The point of Dr. Alberts' editorial was not to belabor this link but to point out the other often overlooked benefits to a society strongly couched in scientific thinking. He points out 3 benefits: optimism, a long-term focus, and determining what works without ideology.
I completely agree with "optimism." As cranky as I and my colleagues often are, we basically believe that our scientific pursuits will bear fruit, that our educational efforts will provide for the next generation, and that it's all worth it.
I mostly agree with a "long-term focus" as well. If you smoke today, you will likely get cancer/emphysema/etc in 30 years, that's science for you. If we say that smoking causes cancer or think about it, it will cost jobs and hurt the economy next quarter, that's politics for you. As a people, we have shifted the balance towards short-term gains and from long-term realities (I say this as fuel efficient car sales have dropped concomitant with gas prices).
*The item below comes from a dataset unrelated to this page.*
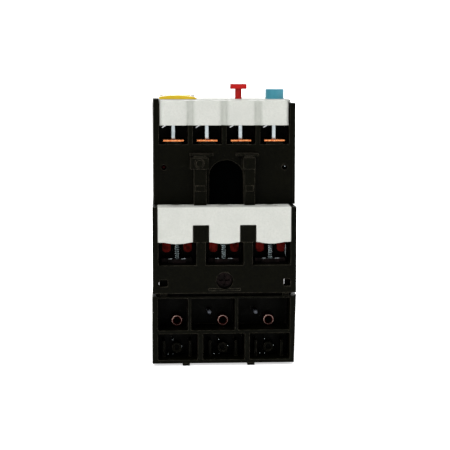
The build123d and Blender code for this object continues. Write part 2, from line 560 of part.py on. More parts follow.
with BuildPart() as trip_slider:
    block((-18.5, 17.0), (-9.0, -3.0), (53.8, 55.3))
    for x in POLES:
        block((x - 2.4, x + 0.75), (STRIP_Y - 2.7, STRIP_Y + 2.5), (53, 56), Mode.SUBTRACT)
trip_slider.part.label = "trip_slider"
export_step(trip_slider.part, "parts/trip_slider.step")

with BuildPart() as differential_slider:
    block((-18.0, 16.6), (-9.0, -3.0), (55.6, 57.1))
    for x in POLES:
        block((x - 1.6, x + 0.75), (STRIP_Y - 2.7, STRIP_Y + 2.5), (55, 58), Mode.SUBTRACT)
differential_slider.part.label = "differential_slider"
export_step(differential_slider.part, "parts/differential_slider.step")

with BuildPart() as trip_lever:
    rod(LEVER_X, LEVER_Y, (57.5, 60.2), 1.9)
    block((17.3, 18.5), (-8.0, 0.0), (57.5, 60.2))
    block((17.3, 18.5), (-8.0, -5.0), (54.0, 58.0))
    block((0.0, LEVER_X), (-0.6, 0.6), (58.5, 60.2))
    block((0.0, 2.0), (-8.6, 0.0), (58.5, 60.2))
    rod(LEVER_X, LEVER_Y, (57, 61), PIN_R + FIT, Mode.SUBTRACT)
trip_lever.part.label = "trip_lever"
export_step(trip_lever.part, "parts/trip_lever.step")

with BuildPart() as contact_rocker:
    block((INNER_LEFT + 0.4, INNER_RIGHT - 0.4), (ROCKER_Y - 1.3, ROCKER_Y + 1.3),
          (ROCKER_Z - 1.3, ROCKER_Z + 1.3))
    rod_x((INNER_LEFT - 0.8, INNER_RIGHT + 0.8), ROCKER_Y, ROCKER_Z, PIN_R)
    block((0.0, 2.0), (ROCKER_Y - 0.8, ROCKER_Y + 0.8), (58.3, ROCKER_Z))
    block((-17.4, -3.2), (-18.0, ROCKER_Y), (73.2, 74.6))
    block((4.2, 18.0), (ROCKER_Y, -2.0), (73.9, 75.2))
    block((15.0, 19.6), (-16.5, ROCKER_Y), (71.9, 73.0))
    block((15.0, 19.6), (ROCKER_Y - 1.3, ROCKER_Y), (72.5, 73.8))
contact_rocker.part.label = "contact_rocker"
export_step(contact_rocker.part, "parts/contact_rocker.step")

CONTACT_GAP = 1.22  # of the pair of contacts that is open at rest
with BuildPart() as contact_bridges:
    block((AUX[0] - 1.2, AUX[1] + 1.2), (-17.5, -15.3), (72.3, 73.2))
    block((AUX[2] - 1.2, AUX[3] + 1.2), (-4.7, -2.5), (73.1, 73.9))
    for x in AUX[:2]:
        rod(x, -16.4, (AUX_PLATE_TOP + FIT, 72.4), 1.0)
    for x in AUX[2:]:
        rod(x, -3.6, (AUX_PLATE_TOP + CONTACT_GAP, 73.2), 1.0)
contact_bridges.part.label = "contact_bridges"
export_step(contact_bridges.part, "parts/contact_bridges.step")

with BuildPart() as snap_spring:
    block((0.3, 1.7), (-11.2, -10.95), (Z_FLOOR, 62.0))
    block((0.3, 1.7), (-13.5, -10.95), (Z_FLOOR, Z_FLOOR + 0.25))
snap_spring.part.label = "snap_spring"
export_step(snap_spring.part, "parts/snap_spring.step")

# ---- Front: plate, dial and buttons ---------------------------------------------------------------

HINGE_Y, HINGE_Z = -7.4, 84.75
HINGE_PIN_R = 0.3
COVER_X = (-19.7, -7.85)
COVER_Y = (-20.6, -8.4)
COVER_TOP = 85.2
LUGS = [(-19.6, -18.4), (-9.2, -8.0)]

with BuildPart() as front_plate:
    block((UPPER_LEFT, UPPER_RIGHT), (Y_AUX_BACK, Y_RELAY_BACK), (Z_PLATE, Z_FRONT))
    rod(DIAL_X, Y_CONTROLS, (Z_PLATE - 1, Z_FRONT + 1), DIAL_R + 0.15, Mode.SUBTRACT)
    rod(TEST_X, Y_CONTROLS, (Z_PLATE - 1, Z_FRONT + 1), TEST_R + FIT, Mode.SUBTRACT)
    rod(RESET_X, Y_CONTROLS, (Z_PLATE - 1, Z_FRONT + 1), RESET_R + FIT, Mode.SUBTRACT)
    for x in POSTS:
        rod(x, POST_Y, (Z_PLATE - 1, Z_FRONT + 1), 1.6, Mode.SUBTRACT)
        rod(x, POST_Y, (Z_PLATE + 0.4, Z_FRONT + 1), 2.5, Mode.SUBTRACT)
    for lug in LUGS:
        block(lug, (HINGE_Y - 0.65, HINGE_Y + 0.65), (Z_FRONT - 0.2, HINGE_Z))
        rod_x(lug, HINGE_Y, HINGE_Z, 0.65)
        rod_x(lug, HINGE_Y, HINGE_Z, HINGE_PIN_R, Mode.SUBTRACT)
front_plate.part.label = "front_plate"
export_step(front_plate.part, "parts/front_plate.step")

with BuildPart() as cover_screws:
    for x in POSTS:
        rod(x, POST_Y, (Z_PLATE - 12, Z_PLATE + 0.6), 1.25)
        rod(x, POST_Y, (Z_PLATE + 0.4, Z_FRONT), 2.4)
        cross_slot(x, POST_Y, Z_FRONT, 1.5, 0.5)
cover_screws.part.label = "cover_screws"
export_step(cover_screws.part, "parts/cover_screws.step")

with BuildPart() as dial_cover:
    with BuildSketch(Plane.XY.offset(Z_FRONT + FIT)):
        with Locations((sum(COVER_X) / 2, sum(COVER_Y) / 2)):
            RectangleRounded(COVER_X[1] - COVER_X[0], COVER_Y[1] - COVER_Y[0], 2.0)
    extrude(amount=COVER_TOP - Z_FRONT - FIT)
    fillet(dial_cover.faces().sort_by(Axis.Z)[-1].edges(), 0.6)
    rod(DIAL_X, Y_CONTROLS, (Z_FRONT, Z_FRONT + 0.45), 5.0, Mode.SUBTRACT)
    block((LUGS[0][1] + 0.1, LUGS[1][0] - 0.1), (COVER_Y[1] - 0.5, HINGE_Y), (Z_FRONT + 0.3, HINGE_Z + 0.3))
    rod_x((LUGS[0][1] + 0.1, LUGS[1][0] - 0.1), HINGE_Y, HINGE_Z, 0.65)
    rod_x((LUGS[0][1], LUGS[1][0]), HINGE_Y, HINGE_Z, HINGE_PIN_R + FIT, Mode.SUBTRACT)
dial_cover.part.label = "dial_cover"
export_step(dial_cover.part, "parts/dial_cover.step")

with BuildPart() as dial_cover_pin:
    rod_x((LUGS[0][0], LUGS[1][1]), HINGE_Y, HINGE_Z, HINGE_PIN_R)
dial_cover_pin.part.label = "dial_cover_pin"
export_step(dial_cover_pin.part, "parts/dial_cover_pin.step")

with BuildPart() as setting_dial:
    rod(DIAL_X, Y_CONTROLS, (80.4, 83.9), DIAL_R)
    block((DIAL_X - 3.4, DIAL_X + 3.4), (Y_CONTROLS - 0.5, Y_CONTROLS + 0.5), (83.2, 85), Mode.SUBTRACT)
    rod(DIAL_X, Y_CONTROLS, (LEDGE_LEFT[0], 81), PLUNGER_R)
    rod(DIAL_X + 0.8, Y_CONTROLS, (LEDGE_LEFT[1] + 0.2, 80.5), 3.0)
setting_dial.part.label = "setting_dial"
export_step(setting_dial.part, "parts/setting_dial.step")

with BuildPart() as test_button:
    rod(TEST_X, Y_CONTROLS, (74.0, 88.0), TEST_R)
    rod(TEST_X, Y_CONTROLS, (80.4, 81.0), 1.8)
    with BuildSketch(Plane.XY.offset(87.2)):
        with Locations((TEST_X, Y_CONTROLS)):
            RectangleRounded(5.0, 4.4, 0.7)
    extrude(amount=1.6)
    fillet(test_button.faces().sort_by(Axis.Z)[-1].edges(), 0.3)
test_button.part.label = "test_button"
export_step(test_button.part, "parts/test_button.step")

with BuildPart() as reset_plunger:
    rod(RESET_X, Y_CONTROLS, (75.6, 86.0), PLUNGER_R)
    rod(RESET_X, Y_CONTROLS, (81.0, 81.6), 2.6)
reset_plunger.part.label = "reset_plunger"
export_step(reset_plunger.part, "parts/reset_plunger.step")

with BuildPart() as reset_button:
    rod(RESET_X, Y_CONTROLS, (81.7, RESET_TOP), RESET_R)
    fillet(reset_button.faces().sort_by(Axis.Z)[-1].edges(), 0.4)
    rod(RESET_X, Y_CONTROLS, (81, 86.0 + FIT), PLUNGER_R + FIT, Mode.SUBTRACT)
    block((RESET_X - 2.2, RESET_X + 2.2), (Y_CONTROLS - 0.4, Y_CONTROLS + 0.4),
          (RESET_TOP - 0.6, RESET_TOP + 1), Mode.SUBTRACT)
reset_button.part.label = "reset_button"
export_step(reset_button.part, "parts/reset_button.step")

SMALL_WIRE = 0.16
for name, x, top, radius, pitch in (
    ("test_spring", TEST_X, 80.4, 1.5, 0.8),
    ("reset_spring", RESET_X, 81.0, 2.2, 0.9),
):
    with BuildPart() as button_spring:
        bottom = LEDGE_RIGHT[1] + SMALL_WIRE + FIT
        with BuildLine() as button_spring_line:
            Helix(pitch, top - SMALL_WIRE - FIT - bottom, radius, center=(x, Y_CONTROLS, bottom))
        with BuildSketch(Plane(button_spring_line.line @ 0, z_dir=button_spring_line.line % 0)):
            Circle(SMALL_WIRE)
        sweep(path=button_spring_line.line, is_frenet=True)
    button_spring.part.label = name
    export_step(button_spring.part, f"parts/{name}.step")
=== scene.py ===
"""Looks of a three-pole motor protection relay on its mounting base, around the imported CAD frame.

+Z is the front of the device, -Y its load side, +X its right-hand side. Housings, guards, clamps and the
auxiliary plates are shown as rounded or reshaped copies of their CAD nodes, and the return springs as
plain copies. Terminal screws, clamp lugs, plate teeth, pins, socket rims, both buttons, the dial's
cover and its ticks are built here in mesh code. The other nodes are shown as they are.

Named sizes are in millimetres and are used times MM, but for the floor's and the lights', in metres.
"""

import json
import math

import bmesh
import bpy
from mathutils import Matrix, Vector


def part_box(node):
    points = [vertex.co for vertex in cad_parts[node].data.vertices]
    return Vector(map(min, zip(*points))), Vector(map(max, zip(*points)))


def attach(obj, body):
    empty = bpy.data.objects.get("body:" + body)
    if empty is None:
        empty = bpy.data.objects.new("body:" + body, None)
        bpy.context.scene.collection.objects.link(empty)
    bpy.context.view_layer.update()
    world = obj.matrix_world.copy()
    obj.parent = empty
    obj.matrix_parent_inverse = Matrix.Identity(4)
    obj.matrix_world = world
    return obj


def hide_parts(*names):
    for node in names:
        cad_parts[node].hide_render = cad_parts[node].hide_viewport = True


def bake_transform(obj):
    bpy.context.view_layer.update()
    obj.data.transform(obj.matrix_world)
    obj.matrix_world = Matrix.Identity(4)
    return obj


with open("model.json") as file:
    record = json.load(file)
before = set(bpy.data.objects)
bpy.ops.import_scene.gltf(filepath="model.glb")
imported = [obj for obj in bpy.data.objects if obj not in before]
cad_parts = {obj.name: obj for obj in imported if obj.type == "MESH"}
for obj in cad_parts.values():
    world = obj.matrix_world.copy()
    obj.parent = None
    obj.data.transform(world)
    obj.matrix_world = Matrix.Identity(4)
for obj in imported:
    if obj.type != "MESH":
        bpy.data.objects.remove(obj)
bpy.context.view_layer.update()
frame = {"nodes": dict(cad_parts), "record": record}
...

Why do I not completely agree with this? Well scientists are people too and can succumb to this as well, although I will concur that a scientific mind-set makes this less likely and more easily combatted with evidence.
I am completely mixed on the "determining what works without ideology" idea. In a perfect world that is true, but again scientists are people too. Some scientists are religious, how does this effect their research when dealing with embryonic stem cell research or the morning after pill? All the scientists that I know are moral and would not engage in Tuskegee-like research and that is an ideology (moral approach to human studies) I want to keep despite what might work. See this one can cut both ways. However, Dr. Alberts was addressing the policy issues of the Bush administration, such as abstinence-only sex education (to name one), which were promoted despite evidence that they were failed policies. In these cases the political ideology overrode reality, and I don't care who you are, that's a problem.